▸ **EXERCISE DETAILS**
Quote verbatim everything from the line containing "Write the build123d" down to the line containing "# The turner", with both of those lines included and no others.

▸ **EXTRACTED DATA**
------------

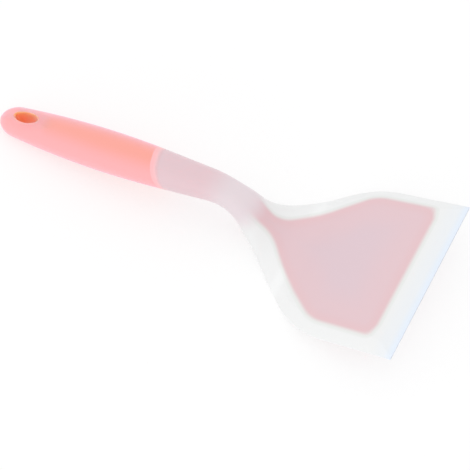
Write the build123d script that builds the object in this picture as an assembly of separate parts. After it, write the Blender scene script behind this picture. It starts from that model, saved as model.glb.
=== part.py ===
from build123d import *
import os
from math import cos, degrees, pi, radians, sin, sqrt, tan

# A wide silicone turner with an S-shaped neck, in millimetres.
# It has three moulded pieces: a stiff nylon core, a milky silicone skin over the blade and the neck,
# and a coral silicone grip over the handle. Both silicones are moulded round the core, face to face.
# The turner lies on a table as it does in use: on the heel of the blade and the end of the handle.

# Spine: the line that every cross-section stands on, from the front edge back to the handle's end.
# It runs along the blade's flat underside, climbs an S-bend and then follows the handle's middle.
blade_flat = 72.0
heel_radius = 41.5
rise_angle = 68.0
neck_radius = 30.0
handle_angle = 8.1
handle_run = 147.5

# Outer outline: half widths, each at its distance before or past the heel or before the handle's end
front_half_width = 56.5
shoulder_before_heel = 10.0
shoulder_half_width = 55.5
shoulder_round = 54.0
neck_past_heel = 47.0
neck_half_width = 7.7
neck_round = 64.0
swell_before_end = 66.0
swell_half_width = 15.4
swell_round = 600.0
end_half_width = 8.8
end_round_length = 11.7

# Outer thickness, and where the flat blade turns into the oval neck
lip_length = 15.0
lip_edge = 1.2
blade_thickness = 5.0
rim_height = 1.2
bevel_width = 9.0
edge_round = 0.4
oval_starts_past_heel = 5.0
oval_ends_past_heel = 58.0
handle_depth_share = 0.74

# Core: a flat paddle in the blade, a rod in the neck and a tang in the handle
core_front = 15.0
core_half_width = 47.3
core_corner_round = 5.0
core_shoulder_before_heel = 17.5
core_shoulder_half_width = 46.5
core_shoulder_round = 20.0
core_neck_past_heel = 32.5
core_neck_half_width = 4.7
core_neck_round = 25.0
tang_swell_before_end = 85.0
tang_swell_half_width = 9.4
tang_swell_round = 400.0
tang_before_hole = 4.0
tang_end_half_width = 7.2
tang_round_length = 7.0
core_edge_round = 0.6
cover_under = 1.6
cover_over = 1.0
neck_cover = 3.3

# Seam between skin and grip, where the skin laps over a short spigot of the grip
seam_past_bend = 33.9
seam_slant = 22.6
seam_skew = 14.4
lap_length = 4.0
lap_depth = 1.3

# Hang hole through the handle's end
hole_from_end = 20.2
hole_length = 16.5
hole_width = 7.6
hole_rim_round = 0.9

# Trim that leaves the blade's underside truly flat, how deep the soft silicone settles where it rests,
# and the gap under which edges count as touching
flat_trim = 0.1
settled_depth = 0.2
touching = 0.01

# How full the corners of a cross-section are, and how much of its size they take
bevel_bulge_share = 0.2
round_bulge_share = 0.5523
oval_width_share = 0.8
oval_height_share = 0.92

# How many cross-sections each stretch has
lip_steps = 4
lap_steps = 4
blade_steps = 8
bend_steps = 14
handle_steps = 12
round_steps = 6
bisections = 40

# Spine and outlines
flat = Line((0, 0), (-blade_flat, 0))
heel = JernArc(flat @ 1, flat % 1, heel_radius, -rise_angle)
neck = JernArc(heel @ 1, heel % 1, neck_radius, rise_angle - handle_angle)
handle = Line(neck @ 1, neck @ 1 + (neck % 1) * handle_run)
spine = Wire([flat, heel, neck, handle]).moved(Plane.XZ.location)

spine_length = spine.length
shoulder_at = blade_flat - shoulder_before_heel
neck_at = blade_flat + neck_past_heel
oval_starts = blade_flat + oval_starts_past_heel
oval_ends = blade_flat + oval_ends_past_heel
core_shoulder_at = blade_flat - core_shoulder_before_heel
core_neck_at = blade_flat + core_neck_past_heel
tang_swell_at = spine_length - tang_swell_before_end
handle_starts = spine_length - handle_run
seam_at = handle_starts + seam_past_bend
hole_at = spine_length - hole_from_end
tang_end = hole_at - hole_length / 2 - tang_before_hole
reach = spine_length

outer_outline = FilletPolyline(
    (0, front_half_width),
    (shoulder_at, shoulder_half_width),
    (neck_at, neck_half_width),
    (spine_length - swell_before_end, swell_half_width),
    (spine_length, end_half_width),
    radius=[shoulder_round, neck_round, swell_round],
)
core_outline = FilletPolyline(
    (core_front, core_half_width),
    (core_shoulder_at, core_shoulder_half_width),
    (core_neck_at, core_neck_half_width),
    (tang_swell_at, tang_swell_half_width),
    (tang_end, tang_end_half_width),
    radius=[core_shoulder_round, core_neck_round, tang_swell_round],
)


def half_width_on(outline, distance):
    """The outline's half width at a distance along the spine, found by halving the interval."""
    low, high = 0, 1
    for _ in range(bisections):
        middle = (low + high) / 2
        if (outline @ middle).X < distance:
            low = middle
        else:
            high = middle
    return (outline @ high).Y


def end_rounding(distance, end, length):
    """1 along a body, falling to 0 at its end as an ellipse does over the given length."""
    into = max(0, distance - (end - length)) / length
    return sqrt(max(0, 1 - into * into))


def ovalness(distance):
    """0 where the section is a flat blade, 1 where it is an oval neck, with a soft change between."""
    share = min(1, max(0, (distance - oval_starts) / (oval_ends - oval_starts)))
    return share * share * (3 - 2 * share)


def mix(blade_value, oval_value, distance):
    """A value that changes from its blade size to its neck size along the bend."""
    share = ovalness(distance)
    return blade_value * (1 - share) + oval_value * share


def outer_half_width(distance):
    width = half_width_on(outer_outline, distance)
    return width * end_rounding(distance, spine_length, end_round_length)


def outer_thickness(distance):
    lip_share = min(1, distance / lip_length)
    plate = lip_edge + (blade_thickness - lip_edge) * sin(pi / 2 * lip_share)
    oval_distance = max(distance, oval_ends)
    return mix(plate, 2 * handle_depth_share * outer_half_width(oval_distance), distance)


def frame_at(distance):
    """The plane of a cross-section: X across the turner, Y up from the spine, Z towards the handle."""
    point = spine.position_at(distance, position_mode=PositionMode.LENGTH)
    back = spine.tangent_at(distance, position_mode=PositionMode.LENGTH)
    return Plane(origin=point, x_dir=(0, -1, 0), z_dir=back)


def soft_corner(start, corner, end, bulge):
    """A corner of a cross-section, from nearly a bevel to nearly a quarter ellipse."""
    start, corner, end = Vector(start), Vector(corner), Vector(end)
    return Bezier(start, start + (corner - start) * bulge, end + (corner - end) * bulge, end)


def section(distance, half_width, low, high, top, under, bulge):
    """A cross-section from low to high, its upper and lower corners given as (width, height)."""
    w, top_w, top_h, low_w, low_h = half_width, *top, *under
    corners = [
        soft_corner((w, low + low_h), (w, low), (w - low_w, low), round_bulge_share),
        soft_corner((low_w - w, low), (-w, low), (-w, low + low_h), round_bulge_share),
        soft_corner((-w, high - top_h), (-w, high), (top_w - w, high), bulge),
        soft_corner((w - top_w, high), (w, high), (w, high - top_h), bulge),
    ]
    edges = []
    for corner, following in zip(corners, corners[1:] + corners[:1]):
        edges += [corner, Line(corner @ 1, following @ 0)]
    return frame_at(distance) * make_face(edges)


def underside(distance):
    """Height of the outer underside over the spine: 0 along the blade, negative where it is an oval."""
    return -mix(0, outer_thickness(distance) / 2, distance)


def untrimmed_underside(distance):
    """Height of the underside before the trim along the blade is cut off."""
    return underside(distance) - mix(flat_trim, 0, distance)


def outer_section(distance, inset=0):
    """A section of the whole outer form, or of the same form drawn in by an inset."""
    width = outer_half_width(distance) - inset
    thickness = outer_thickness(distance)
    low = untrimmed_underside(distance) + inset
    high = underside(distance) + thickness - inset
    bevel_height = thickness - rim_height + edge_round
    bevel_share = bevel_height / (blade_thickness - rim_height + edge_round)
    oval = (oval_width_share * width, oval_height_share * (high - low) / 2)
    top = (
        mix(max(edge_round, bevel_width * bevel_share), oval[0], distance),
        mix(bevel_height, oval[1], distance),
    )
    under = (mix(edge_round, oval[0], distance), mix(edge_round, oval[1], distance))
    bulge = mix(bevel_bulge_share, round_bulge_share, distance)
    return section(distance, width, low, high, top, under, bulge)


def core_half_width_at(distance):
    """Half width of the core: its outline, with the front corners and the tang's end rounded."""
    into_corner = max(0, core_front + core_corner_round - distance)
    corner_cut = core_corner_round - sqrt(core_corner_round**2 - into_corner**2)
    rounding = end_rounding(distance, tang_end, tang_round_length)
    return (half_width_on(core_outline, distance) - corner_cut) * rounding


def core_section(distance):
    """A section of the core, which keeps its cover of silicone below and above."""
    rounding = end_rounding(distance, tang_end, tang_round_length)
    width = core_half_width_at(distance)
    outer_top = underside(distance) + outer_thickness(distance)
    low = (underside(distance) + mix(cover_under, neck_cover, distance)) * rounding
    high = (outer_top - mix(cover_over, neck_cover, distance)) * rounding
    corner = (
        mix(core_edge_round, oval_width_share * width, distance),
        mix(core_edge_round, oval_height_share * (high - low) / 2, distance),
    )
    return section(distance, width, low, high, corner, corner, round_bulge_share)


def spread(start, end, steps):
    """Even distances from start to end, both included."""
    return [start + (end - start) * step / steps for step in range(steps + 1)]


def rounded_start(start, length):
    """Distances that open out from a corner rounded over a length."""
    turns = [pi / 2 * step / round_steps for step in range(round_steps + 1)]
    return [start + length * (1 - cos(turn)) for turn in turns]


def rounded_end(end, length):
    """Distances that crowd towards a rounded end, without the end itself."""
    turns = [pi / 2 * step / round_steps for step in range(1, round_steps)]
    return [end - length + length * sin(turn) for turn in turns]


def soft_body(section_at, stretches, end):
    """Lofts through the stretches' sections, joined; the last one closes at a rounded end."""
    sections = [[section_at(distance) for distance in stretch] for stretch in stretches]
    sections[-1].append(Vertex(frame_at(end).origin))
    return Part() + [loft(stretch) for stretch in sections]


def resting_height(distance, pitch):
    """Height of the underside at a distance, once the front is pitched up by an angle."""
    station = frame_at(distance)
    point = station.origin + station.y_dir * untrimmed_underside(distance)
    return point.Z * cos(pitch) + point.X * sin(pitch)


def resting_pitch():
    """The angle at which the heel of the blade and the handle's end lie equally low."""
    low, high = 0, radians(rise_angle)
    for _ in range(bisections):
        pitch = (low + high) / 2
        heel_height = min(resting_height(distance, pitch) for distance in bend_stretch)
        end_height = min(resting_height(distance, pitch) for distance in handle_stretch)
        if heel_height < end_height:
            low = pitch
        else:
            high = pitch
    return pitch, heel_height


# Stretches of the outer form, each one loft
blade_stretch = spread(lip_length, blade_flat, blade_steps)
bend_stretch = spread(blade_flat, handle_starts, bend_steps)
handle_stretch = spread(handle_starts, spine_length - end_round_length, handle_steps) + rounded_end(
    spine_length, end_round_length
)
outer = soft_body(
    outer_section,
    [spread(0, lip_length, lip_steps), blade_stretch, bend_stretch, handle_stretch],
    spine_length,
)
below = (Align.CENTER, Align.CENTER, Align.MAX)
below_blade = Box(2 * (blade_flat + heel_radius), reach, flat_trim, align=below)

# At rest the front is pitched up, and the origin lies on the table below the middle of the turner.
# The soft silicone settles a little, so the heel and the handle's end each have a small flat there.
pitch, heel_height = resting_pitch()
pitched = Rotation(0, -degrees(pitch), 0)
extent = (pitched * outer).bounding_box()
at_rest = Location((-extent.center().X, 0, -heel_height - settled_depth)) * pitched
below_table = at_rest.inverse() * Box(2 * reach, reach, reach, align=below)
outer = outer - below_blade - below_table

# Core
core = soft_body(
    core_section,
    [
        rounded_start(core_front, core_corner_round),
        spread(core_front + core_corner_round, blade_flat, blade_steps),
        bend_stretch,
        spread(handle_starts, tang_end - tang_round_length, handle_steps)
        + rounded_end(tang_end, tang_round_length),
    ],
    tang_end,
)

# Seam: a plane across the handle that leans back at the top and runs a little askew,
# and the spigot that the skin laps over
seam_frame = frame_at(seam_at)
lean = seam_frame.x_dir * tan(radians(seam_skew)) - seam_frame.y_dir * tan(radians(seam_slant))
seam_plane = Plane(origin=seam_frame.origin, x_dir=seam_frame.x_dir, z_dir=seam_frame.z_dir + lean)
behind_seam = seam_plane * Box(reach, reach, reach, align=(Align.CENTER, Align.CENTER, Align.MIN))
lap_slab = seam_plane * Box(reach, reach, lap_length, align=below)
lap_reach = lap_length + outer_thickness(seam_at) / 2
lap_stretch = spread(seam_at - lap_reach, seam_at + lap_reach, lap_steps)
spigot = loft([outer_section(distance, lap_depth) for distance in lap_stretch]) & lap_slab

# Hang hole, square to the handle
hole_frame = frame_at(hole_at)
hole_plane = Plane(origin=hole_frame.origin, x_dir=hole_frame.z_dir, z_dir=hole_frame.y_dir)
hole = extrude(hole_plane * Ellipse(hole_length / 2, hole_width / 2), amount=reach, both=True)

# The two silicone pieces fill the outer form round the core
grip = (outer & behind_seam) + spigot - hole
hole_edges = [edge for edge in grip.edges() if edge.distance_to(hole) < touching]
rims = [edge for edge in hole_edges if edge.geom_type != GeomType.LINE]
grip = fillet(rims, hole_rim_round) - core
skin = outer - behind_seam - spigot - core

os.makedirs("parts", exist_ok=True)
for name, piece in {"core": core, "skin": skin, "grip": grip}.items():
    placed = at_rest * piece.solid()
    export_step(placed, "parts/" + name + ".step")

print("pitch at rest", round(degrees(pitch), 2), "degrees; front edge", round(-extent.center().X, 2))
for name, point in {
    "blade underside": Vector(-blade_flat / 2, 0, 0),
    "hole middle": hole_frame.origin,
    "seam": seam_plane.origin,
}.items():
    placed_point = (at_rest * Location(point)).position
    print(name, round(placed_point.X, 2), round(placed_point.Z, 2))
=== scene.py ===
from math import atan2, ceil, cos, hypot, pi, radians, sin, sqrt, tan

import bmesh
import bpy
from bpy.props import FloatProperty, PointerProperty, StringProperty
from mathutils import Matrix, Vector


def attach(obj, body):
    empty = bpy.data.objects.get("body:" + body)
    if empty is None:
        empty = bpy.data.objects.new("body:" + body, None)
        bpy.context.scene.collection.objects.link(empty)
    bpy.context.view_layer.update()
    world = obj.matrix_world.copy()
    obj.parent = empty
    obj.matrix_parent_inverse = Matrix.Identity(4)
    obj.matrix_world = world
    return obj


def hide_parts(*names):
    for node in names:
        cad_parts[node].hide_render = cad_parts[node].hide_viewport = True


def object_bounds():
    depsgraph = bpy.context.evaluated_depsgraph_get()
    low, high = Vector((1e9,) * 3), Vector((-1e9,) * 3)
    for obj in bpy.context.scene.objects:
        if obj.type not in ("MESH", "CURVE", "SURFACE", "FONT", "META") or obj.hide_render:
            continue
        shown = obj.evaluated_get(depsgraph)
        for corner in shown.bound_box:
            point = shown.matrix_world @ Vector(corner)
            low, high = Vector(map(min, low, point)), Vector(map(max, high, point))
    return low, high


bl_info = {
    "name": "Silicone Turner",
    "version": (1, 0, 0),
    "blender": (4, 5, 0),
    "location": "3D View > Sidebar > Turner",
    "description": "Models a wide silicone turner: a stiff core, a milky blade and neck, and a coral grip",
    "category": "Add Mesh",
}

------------

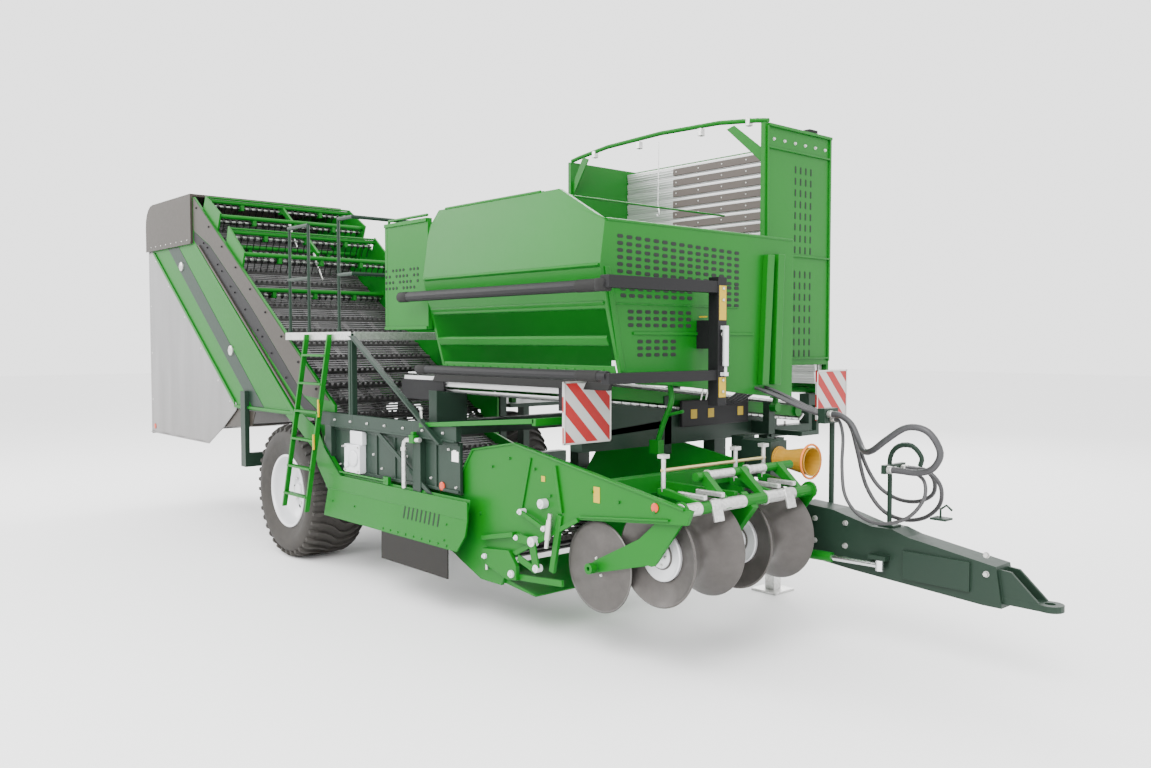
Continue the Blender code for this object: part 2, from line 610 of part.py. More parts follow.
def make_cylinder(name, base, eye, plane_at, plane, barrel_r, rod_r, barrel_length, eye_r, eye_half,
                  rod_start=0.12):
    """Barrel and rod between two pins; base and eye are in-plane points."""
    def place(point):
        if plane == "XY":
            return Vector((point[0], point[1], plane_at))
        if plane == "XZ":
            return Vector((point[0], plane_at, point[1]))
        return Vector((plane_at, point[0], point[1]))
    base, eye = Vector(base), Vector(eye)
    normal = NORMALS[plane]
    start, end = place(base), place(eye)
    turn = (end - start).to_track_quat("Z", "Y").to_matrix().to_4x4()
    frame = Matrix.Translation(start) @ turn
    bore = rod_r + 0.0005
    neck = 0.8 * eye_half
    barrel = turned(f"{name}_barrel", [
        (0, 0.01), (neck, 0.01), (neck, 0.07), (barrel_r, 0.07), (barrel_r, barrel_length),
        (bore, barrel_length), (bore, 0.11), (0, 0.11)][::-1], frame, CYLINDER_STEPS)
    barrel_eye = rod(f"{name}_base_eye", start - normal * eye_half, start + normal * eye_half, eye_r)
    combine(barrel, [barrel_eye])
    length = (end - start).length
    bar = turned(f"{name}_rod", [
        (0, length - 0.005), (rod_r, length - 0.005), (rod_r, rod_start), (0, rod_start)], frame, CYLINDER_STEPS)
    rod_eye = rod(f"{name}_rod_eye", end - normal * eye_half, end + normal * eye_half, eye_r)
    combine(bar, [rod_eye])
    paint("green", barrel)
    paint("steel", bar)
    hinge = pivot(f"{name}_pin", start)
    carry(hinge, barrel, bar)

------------

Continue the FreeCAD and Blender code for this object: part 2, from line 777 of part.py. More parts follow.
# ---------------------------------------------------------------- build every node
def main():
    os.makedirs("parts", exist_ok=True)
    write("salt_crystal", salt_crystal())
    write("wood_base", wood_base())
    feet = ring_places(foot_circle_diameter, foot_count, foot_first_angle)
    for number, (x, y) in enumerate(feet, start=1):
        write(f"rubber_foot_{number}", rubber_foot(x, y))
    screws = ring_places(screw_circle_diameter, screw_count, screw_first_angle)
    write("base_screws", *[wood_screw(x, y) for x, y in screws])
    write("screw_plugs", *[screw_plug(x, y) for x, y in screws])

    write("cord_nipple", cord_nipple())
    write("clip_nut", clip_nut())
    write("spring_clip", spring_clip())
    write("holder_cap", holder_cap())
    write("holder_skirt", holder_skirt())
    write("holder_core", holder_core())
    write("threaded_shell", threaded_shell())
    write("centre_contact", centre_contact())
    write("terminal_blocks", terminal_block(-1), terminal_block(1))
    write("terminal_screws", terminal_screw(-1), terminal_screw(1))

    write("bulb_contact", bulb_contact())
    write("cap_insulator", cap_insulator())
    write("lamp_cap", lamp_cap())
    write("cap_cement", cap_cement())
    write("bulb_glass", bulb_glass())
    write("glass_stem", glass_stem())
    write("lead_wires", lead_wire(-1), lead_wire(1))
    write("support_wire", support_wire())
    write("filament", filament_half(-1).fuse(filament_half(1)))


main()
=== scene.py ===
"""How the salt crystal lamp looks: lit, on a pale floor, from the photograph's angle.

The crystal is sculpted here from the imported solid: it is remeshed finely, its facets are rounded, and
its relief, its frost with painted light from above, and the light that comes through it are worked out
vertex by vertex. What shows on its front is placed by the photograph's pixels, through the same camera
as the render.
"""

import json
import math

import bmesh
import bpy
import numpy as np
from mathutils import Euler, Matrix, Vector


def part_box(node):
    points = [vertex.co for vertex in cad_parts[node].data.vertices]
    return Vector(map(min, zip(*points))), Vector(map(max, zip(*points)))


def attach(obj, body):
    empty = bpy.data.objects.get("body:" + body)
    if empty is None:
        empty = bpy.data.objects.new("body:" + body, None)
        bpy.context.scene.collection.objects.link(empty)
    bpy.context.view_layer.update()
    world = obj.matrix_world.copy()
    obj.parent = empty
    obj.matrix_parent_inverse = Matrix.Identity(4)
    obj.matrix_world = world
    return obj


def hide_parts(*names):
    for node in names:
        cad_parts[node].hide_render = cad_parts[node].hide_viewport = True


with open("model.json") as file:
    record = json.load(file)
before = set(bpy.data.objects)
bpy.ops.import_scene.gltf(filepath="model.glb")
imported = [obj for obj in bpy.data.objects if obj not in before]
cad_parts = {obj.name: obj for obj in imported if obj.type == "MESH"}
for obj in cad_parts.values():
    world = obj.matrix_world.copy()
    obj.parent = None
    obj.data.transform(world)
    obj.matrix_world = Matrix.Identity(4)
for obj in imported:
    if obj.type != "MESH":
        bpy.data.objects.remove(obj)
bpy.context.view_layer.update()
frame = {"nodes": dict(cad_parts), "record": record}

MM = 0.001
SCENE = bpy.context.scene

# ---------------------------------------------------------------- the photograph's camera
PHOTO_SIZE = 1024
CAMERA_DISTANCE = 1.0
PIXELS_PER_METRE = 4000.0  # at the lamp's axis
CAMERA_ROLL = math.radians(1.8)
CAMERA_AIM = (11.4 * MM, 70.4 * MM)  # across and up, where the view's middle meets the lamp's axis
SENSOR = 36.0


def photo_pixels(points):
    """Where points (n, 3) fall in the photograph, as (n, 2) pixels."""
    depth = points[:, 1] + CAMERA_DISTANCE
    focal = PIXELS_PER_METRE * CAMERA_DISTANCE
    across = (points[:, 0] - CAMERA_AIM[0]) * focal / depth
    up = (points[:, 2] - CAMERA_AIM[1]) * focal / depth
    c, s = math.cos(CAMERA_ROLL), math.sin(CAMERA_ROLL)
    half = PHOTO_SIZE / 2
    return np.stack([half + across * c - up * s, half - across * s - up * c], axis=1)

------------

▸ **RESULT OF THIS EXERCISE**
Write the build123d script that builds the object in this picture as an assembly of separate parts. After it, write the Blender scene script behind this picture. It starts from that model, saved as model.glb.
=== part.py ===
from build123d import *
import os
from math import cos, degrees, pi, radians, sin, sqrt, tan

# A wide silicone turner with an S-shaped neck, in millimetres.
# It has three moulded pieces: a stiff nylon core, a milky silicone skin over the blade and the neck,
# and a coral silicone grip over the handle. Both silicones are moulded round the core, face to face.
# The turner lies on a table as it does in use: on the heel of the blade and the end of the handle.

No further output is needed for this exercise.